Home Carrollton CHS alum co-authors medical study on CPR

CHS alum co-authors medical study on CPR

A 2019 Carrollton High School graduate who was involved in the CHS Healthcare Science pathway now has a unique connection with the American Heart Association and is listed as a contributing author on an important AHA report on CPR published in March.

Brianna Colquitt, now a nursing student at Jacksonville State University, was only a CHS senior when she first reached out to AHA, following what she called a “traumatic experience.”

Colquitt had attempted to save a neighbor she discovered unconscious with CPR until paramedics arrived. The neighbor didn’t make it and she started second-guessing whether she did everything she could.

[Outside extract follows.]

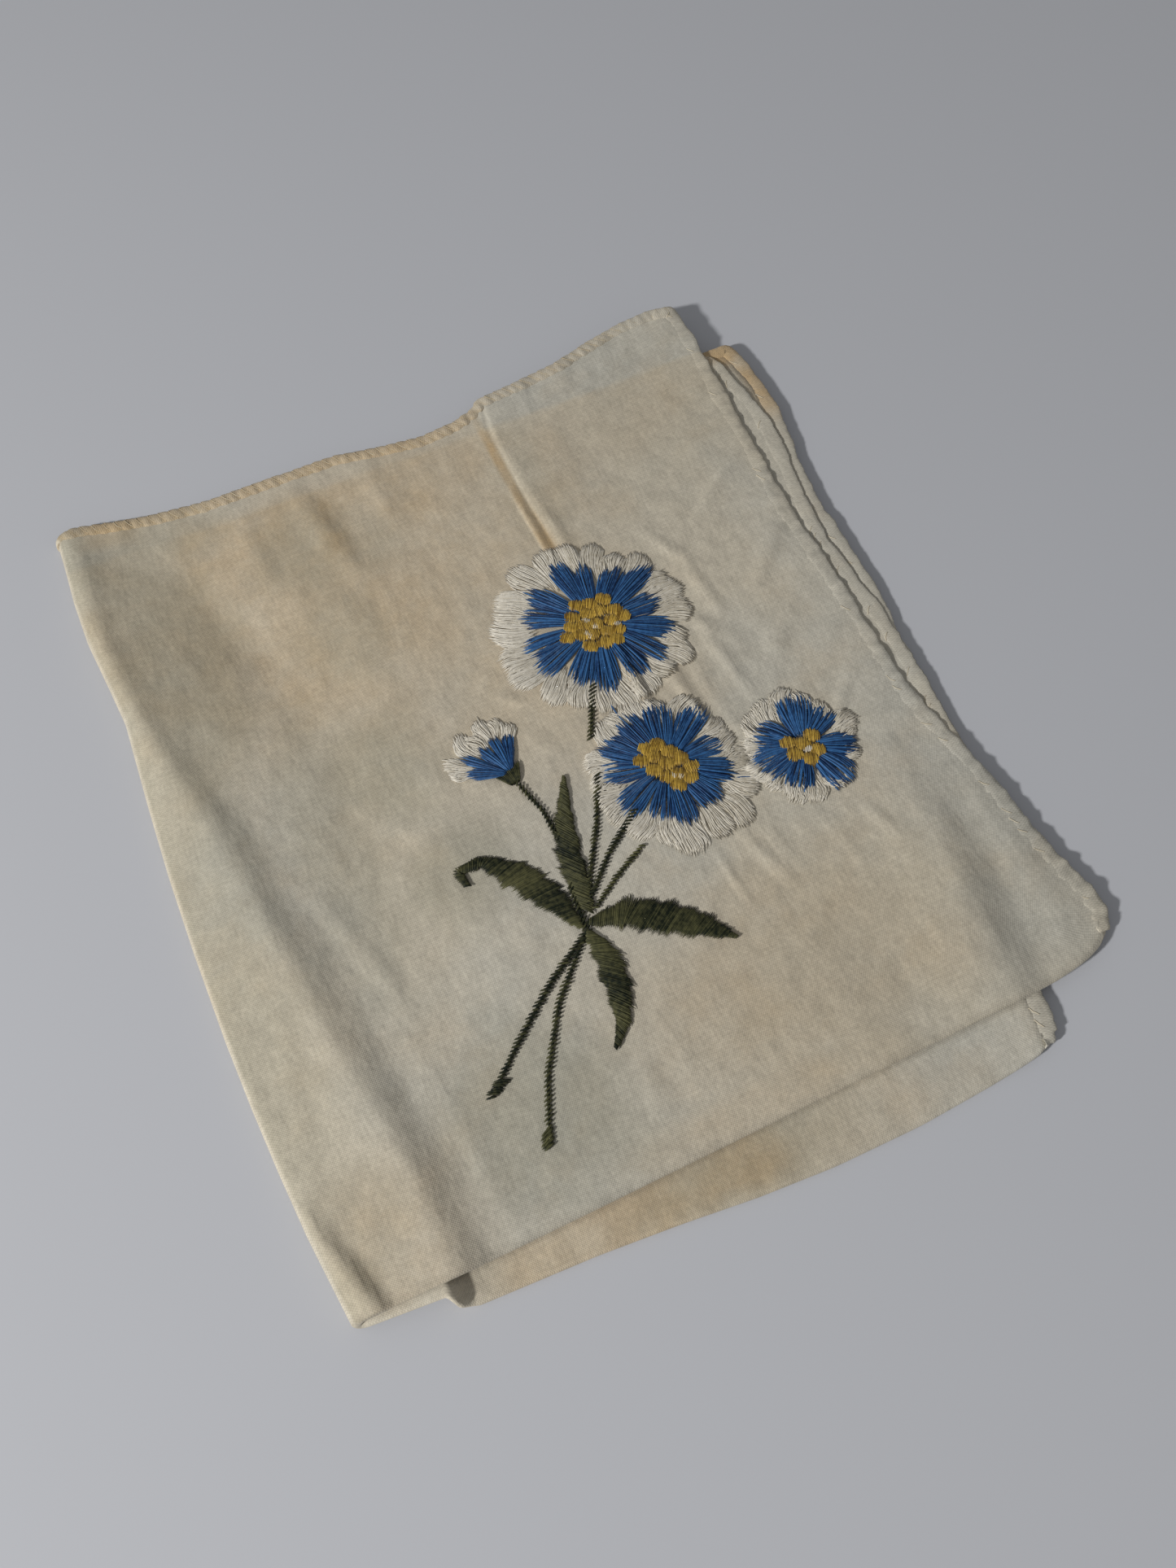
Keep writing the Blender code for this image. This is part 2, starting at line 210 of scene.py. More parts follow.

That’s when she called the American Heart Association and suddenly became part of a research communications team.

“I got in contact with the American Heart Association after the incident my senior year because of what happened to me,” she said. “There just happened to be a group about to begin writing the article I helped with. I was able to be in a writing group of doctors all over the U.S. who helped formulate the statement, and I was able to give my input as a lay responder while we were writing. By being a part of this writing team, I was able to see how medical research happens and was very blessed that I had this amazing opportunity.”

The result is a published statement, inspired by Colquitt’s experience and of others like her, that focuses on the important work of lay people who attempt to save lives with CPR. In the past, non-medical personnel who performed CPR were primarily labeled as “bystanders,” a term many consider carries a negative connotation that implies in a literal sense as some who was just “standing by.” The medical team wanted to strengthen this language and communicate more appropriately what to call them – and landed on “lay responders.”

In addition to the statement, which lists Colquitt as the second author of record, a press release about the statement features Brianna and shares the challenges of lay responders and their importance.

Colquitt says her CPR experience as a high school senior further confirmed her desire to become a nurse.

“I knew from an early age I wanted to help others by becoming a nurse, and through the experience with my neighbor, I was able to confirm my calling to nursing and working in the healthcare field,” she said, and also expressed gratitude for her education in the CHS Healthcare Science pathway.

“I started my pathway with (former teacher) Cathy Sheriff who was able to teach me the basics of healthcare where we learned basic medical terminology. Then Shannon Bright took over and taught me so much – from how to help athletes after an injury to (understanding) the pathway of the heart and everything in between. Both of these amazing women helped my love and passion for healthcare grow.”

Colquitt said in nursing school she is often reminded of what they taught her. “I even got to shadow at Tanner Medical Center  as part of my pathway during my last semester of high school, which made it a more comfortable transition into my nursing school and clinicals. Also, because of dual enrollment at the University of West Georgia, I am able to graduate with my bachelor’s in Nursing early!”

Colquitt says after graduation, she wants to become a pediatric or geriatric nurse but she has other interests as well, including furthering her education with the ultimate goal of becoming a nurse practitioner.